Society of Agents: Regret Bounds of Concurrent Thompson Sampling

Part of Advances in Neural Information Processing Systems 35 (NeurIPS 2022) Main Conference Track

Bibtex Paper Supplemental

Authors

Yan Chen, Perry Dong, Qinxun Bai, Maria Dimakopoulou, Wei Xu, Zhengyuan Zhou

Abstract

We consider the concurrent reinforcement learning problem where $n$ agents simultaneously learn to make decisions in the same environment by sharing experience with each other. Existing works in this emerging area have empirically demonstrated that Thompson sampling (TS) based algorithms provide a particularly attractive alternative for inducing cooperation, because each agent can independently sample a belief environment (and compute a corresponding optimal policy) from the joint posterior computed by aggregating all agents' data , which induces diversity in exploration among agents while benefiting shared experience from all agents.

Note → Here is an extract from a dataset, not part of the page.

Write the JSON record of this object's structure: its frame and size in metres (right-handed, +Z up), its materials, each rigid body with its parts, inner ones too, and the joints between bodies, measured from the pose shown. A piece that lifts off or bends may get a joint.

However, theoretical guarantees in this area remain under-explored; in particular, no regret bound is known on TS based concurrent RL algorithms. In this paper, we fill in this gap by considering two settings. In the first, we study the simple finite-horizon episodic RL setting, where TS is naturally adapted into the concurrent setup by having each agent sample from the current joint posterior at the beginning of each episode. We establish a $\tilde{O}(HS\sqrt{\frac{AT}{n}})$ per-agent regret bound, where $H$ is the horizon of the episode, $S$ is the number of states, $A$ is the number of actions, $T$ is the number of episodes and $n$ is the number of agents. In the second setting, we consider the infinite-horizon RL problem, where a policy is measured by its long-run average reward. Here, despite not having natural episodic breakpoints, we show that by a doubling-horizon schedule, we can adapt TS to the infinite-horizon concurrent learning setting to achieve a regret bound of $\tilde{O}(DS\sqrt{ATn})$, where $D$ is the standard notion of diameter of the underlying MDP and $T$ is the number of timesteps. Note that in both settings, the per-agent regret decreases at an optimal rate of $\Theta(\frac{1}{\sqrt{n}})$, which manifests the power of cooperation in concurrent RL.